What do Colin Powell, Donald Rumsfeld and Henry Kissinger have in common, besides an unquenchable thirst for power? All three are members of the Bohemian Grove, the San Francisco-based male-only club that each summer holds an annual gathering in the redwood forest that fringes the Russian River in western Sonoma County. This year the fun begins on July 22 as 2,000 or so plutocrats, fat cats and assorted war criminals meet in a shaded glade to booze it up, wear women’s clothing and plot the overthrow of the known universe. Sort of.

“They’re a bunch of guys at a party. It’s just that some of them are really powerful guys,” said Peter Phillips, director of Project Censored, which compiles an annual list of major stories and issues ignored by the mainstream media. A sociology professor at Sonoma State University, Phillips completed his dissertation on the Bohemian Grove—the club has been meeting at the same location for more than 100 years—and since has identified 236 members who belong to what he calls the Global Dominance Group and share the goal of “asserting U.S. military power worldwide.”

It’s a who’s who of war profiteers and slick financiers, from Bechtel to B of A. Not that they’re actually forming their plans for world domination at the Grove, Phillips said. “It’s more about consensus building.” The consensus building includes a half-dozen lakeside chats. This year’s featured speaker is Powell, whose speech is titled “From Battle Fields to Playing Fields.”
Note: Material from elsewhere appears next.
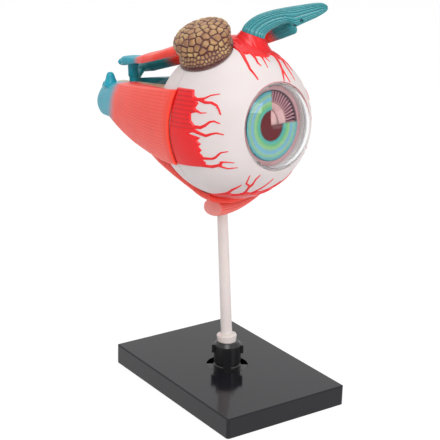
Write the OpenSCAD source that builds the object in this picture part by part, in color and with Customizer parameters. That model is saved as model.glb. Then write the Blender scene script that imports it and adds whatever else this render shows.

For the past 26 years, Mary Moore, co-founder of the Bohemian Grove Action Network, has helped lead the battle to draw attention to this clandestine meeting in the woods. This year, in light of the continuing war in Iraq and the attacks on illegal immigrants, Moore and her cohorts have redoubled their efforts, drawing upon a list of sponsors that includes Act Now to Stop War and End Racism (ANSWER), the Green Party of California, Project Censored and the United Farm Workers. Members of these groups and other activists—as many as 1,000 of them—will meet in Monte Rio, near the entrance of the Grove, at 1 p.m. on July 22.

“The people that gather at the Bohemian Grove are some of the most dangerous minds in the world,” Moore said. “We look at this as an opportunity to bring all of the elements of the Bay Area anti-war and immigrant-rights movements together.”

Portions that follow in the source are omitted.